Watch for stiffness after activity, reluctance to go out, changes in gait, or difficulty rising after rest. If any of these appear, reduce intensity and give the dog time to recover.
Is swimming good exercise for Golden Mountain Dogs?
One of the best options available. It delivers a full-body workout with zero joint impact, ideal for seniors or dogs with existing joint issues. Many take to water naturally, given their Golden Retriever heritage.
Can they exercise in hot weather?
Only with significant caution. Limit outdoor activity to early morning or late evening. Always carry water, avoid direct sun, and know the signs of heatstroke: excessive panting, red gums, thick drool, and disorientation.

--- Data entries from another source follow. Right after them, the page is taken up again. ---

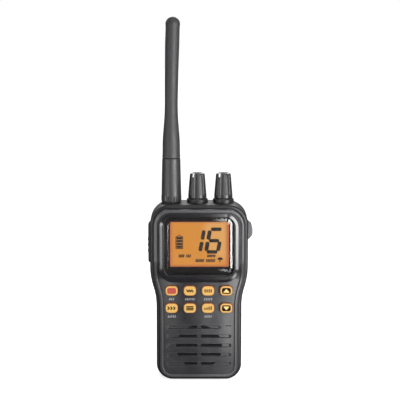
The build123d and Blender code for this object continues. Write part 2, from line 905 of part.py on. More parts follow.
def shield_can():
    """Tinplate lid over the transmitter."""
    front = main_board_y - can_depth
    can = slab(rounded(can_width, can_height, can_corner, 0, can_mid), front, main_board_y)
    width, height = can_width - 2 * can_sheet, can_height - 2 * can_sheet
    inner = rounded(width, height, can_corner - can_sheet, 0, can_mid)
    return can - slab(inner, front + can_sheet, main_board_y + over)


def chassis():
    """Die-cast plate that carries both boards and takes the transmitter's heat."""
    plate = slab(board_outline(chassis_low, main_board_high), chassis_y, chassis_y + chassis_thick)
    rib_end = chassis_y + chassis_thick + chassis_rib
    for x in (-chassis_rib_pitch, 0, chassis_rib_pitch):
        ends = (chassis_low + chassis_rib_margin, main_board_high - chassis_rib_margin)
        plate += box(about(x, chassis_rib_width), (chassis_y, rib_end), ends)
    board_back = control_board_y + board_thick
    for x, z in board_screw_places:
        plate += rod("y", standoff_radius, (x, board_back, z), chassis_y - board_back)
        plate -= rod("y", board_screw_radius, (x, control_board_y, z), board_screw_length)
    return plate


def board_screws():
    """Four screws that hold the control board to the chassis posts."""
    screws = []
    for x, z in board_screw_places:
        head_y = control_board_y - board_screw_head_depth
        head = rod("y", board_screw_head, (x, head_y, z), board_screw_head_depth)
        screws.append(head + rod("y", board_screw_radius, (x, control_board_y, z), board_screw_length))
    return screws


def cross_recess(x, y, z):
    """Cross-shaped driver recess that opens towards +Y from a depth."""
    cross = box(about(x, cross_width), (y, y + 2 * over), about(z, cross_length))
    return cross + box(about(x, cross_length), (y, y + 2 * over), about(z, cross_width))


def case_screws():
    """Four screws from the back of the housing into the front cover's bosses."""
    screws = []
    for x, z, seat, _ in case_screw_seats:
        head_y = seat - case_screw_head_depth
        head = rod("y", case_screw_head, (x, head_y, z), case_screw_head_depth - fit_gap)
        head -= cross_recess(x, seat - cross_depth, z)
        tip = boss_end - case_screw_grip
        screws.append(head + rod("y", case_screw_radius, (x, tip, z), head_y - tip))
    return screws


# ---- top controls -------------------------------------------------------------------------


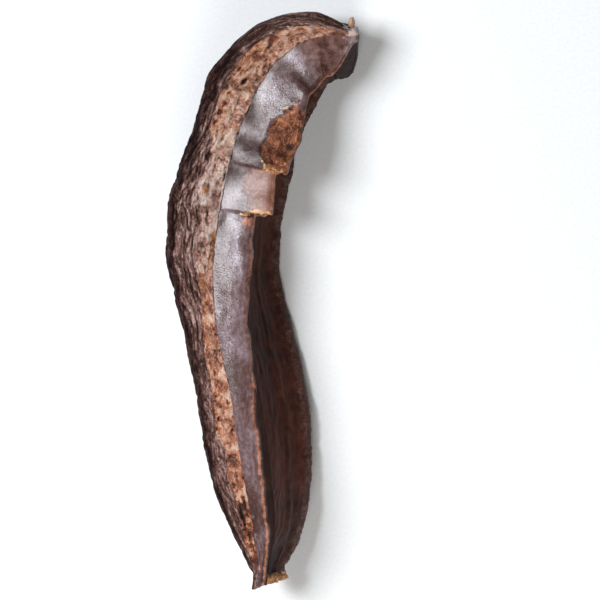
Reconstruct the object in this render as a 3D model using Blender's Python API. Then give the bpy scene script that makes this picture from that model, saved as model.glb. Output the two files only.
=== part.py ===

How much exercise does a senior Golden Mountain Dog need?
Shorter, gentler outings more frequently rather than long, sustained sessions. Soft surfaces are easier on aging joints. Swimming is excellent at this stage. Let the dog guide you; they’ll show you when the routine is too much.
Does mental stimulation count as exercise?
Not as a replacement, but it matters alongside it. A physically exercised but mentally under-stimulated dog will still be restless. Training, nose work, and puzzle activities produce a noticeably calmer dog than physical exercise alone.
What happens if they don’t get enough exercise?
Restlessness, difficulty settling, nuisance behaviors, and gradual weight gain, which puts additional strain on joints already predisposed to problems. Regular exercise is preventative care for this breed, not optional enrichment.
Do they need exercise in the rain or cold?
Cold weather is actually ideal; they’re built for it. Rain and mild cold are no reason to skip a session. The exception is ice underfoot, which risks slipping and injury. Don’t let a grey day become an excuse to stay in.